/// Amanda Palmer: Proof That Social Media Is The Future Of Business
I first “met” Amanda Palmer in 1997 – though I didn’t know her name – when I was a graduate student walking past her as an “8 Foot Bride” living statue in Harvard Square. She earned up to $20 per show – not bad for a performance artist, but a total she bested quite handily 15 years later, when she raised $1.2 million for her new music album from nearly 25,000 fans with her now-famous Kickstarter campaign. What’s her secret? “The 10 years leading up to the Kickstarter campaign,” she told me. That was the period during which she leveraged social media to build “an intense connection with fans, and trust between me and those who pledged.”
Here are the highlights of Palmer’s social media philosophy, which she shared with me during a recent interview at Grub Street’s Muse and the Marketplace conference, where we both spoke.
Make it Fun. Yes, consistency matters in social media, and Palmer spends a lot of time on Twitter, Instagram, blogging, and using other channels. But, she says, “I don’t plan it, ever…If I ever felt obligated, I’d probably never do it.” Her love of the medium enables her message to stay fresh.

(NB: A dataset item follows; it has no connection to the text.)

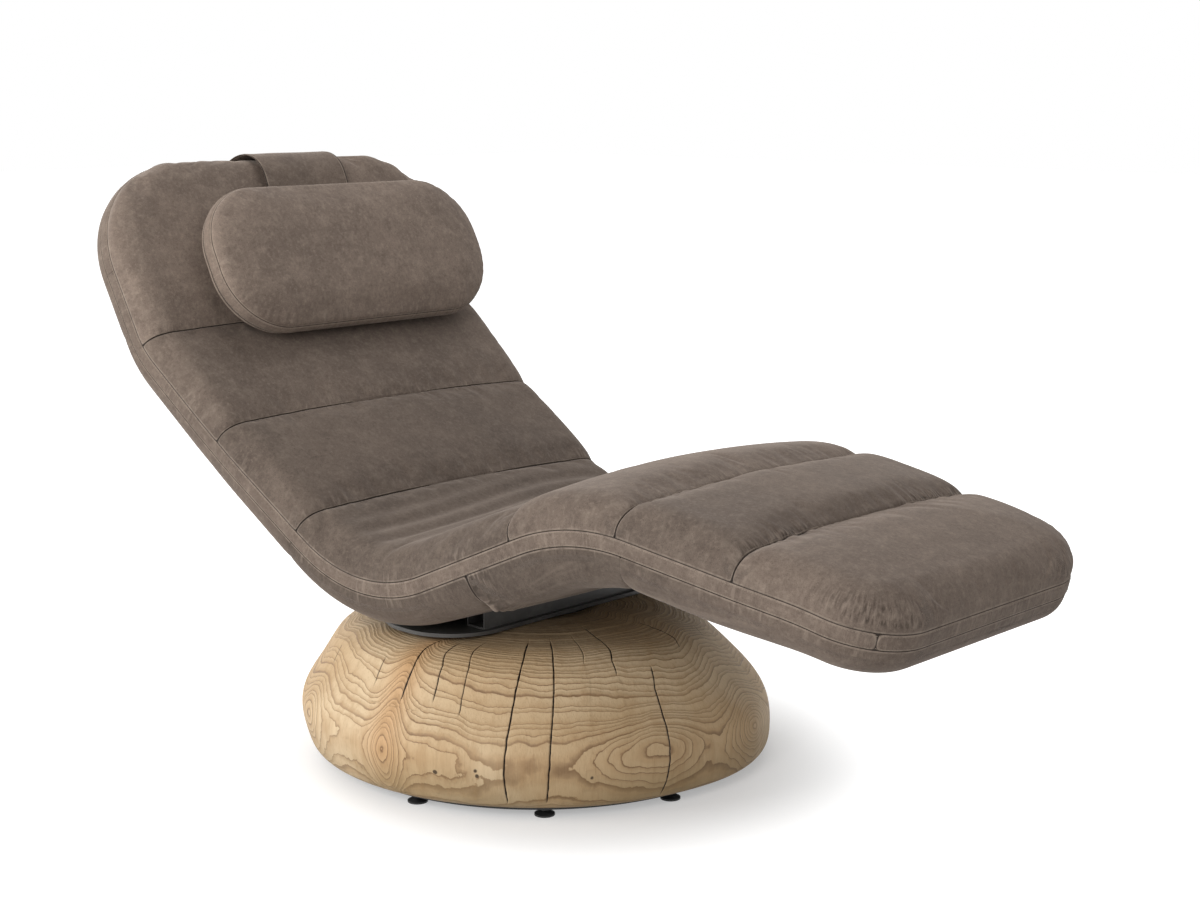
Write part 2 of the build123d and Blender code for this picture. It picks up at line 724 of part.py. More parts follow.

Humanize Yourself. “I had a hilarious exchange with my uncle [a California businessman],” Palmer told me. “We were on a walk on Thanksgiving and he said to me, ‘Amanda, should I tweet?’ My only answer is, do you have something to communicate? If you do, the answer is probably yes. Anything that can humanize your company is helpful.” She cites her experience losing her wallet in Europe and tweeting about her plight – only to receive a rapid response from American Express offering to help. “In this moment of panic, lost in France with no wallet, a human from AmEx reached out – it blew my mind. That’s a moment any company can learn from.”
Transparency is the Future. The core of Palmer’s connection with fans is their sense that they’re getting an unvarnished sense of who she is – and she considers that an opportunity to push her own boundaries. “When I see people [like Margaret Cho] communicate things I wouldn’t dare to communicate because it’s so personal, that pushes me to new levels. They show things that are so brave, it’ll kick my *#) to censor just a little bit less.”
Fight the Scarcity Mentality. After her Kickstarter triumph, Palmer soon faced a hailstorm of online criticism when she put out a call for horn and string players to join her onstage for a few songs during her tour – pro bono. At least one musicians union was outraged, telling the New York Times, “If there’s a need for the musician to be on the stage, then there ought to be compensation for it.” Palmer sees similarities between those complaints and ones faced by well-known filmmaker Zach Braff, who raised $2 million in a recent Kickstarter campaign for his new movie. “It pains me to see him getting criticized,” Palmer told me. “It’s a scarcity mentality that there’s not enough [money] for people to make art, and I think that’s backwards. If Zach Braff has a successful Kickstarter campaign, it may be that it opens up the mentality of people who wouldn’t have otherwise crowdfunded. Maybe it’s a catalyst for them and they’ll give 10 bucks to the kid down the street. The idea that there isn’t enough to go around – that artists who are successful shouldn’t be finding their communities – is bonkers.”
“There are very blurry lines between what’s good for marketing and what’s a wonderful, fulfilling connection with fans,” Palmer told me. “One often is the other. If you don’t go into it connecting with people authentically, you’re probably not going to be successful at it. I look at it as a way of finding friends…[and also] the more I connect, the larger the fan base, the more tickets I sell.”
Ultimately, she says, social media – and its ability to mobilize the “1000 true fans” described by Internet sage Kevin Kelly – has enabled the rise of “an emerging middle class of artists who don’t have to be superstars.” For Palmer, it’s a liberating trend. “We’re starting to see through the old model of how to measure success,” she says. “Success is no longer getting on MTV or being Madonna or Prince. We’re now finding you can have a sustainable life in which you get to make art for people – which actually sounds much better.”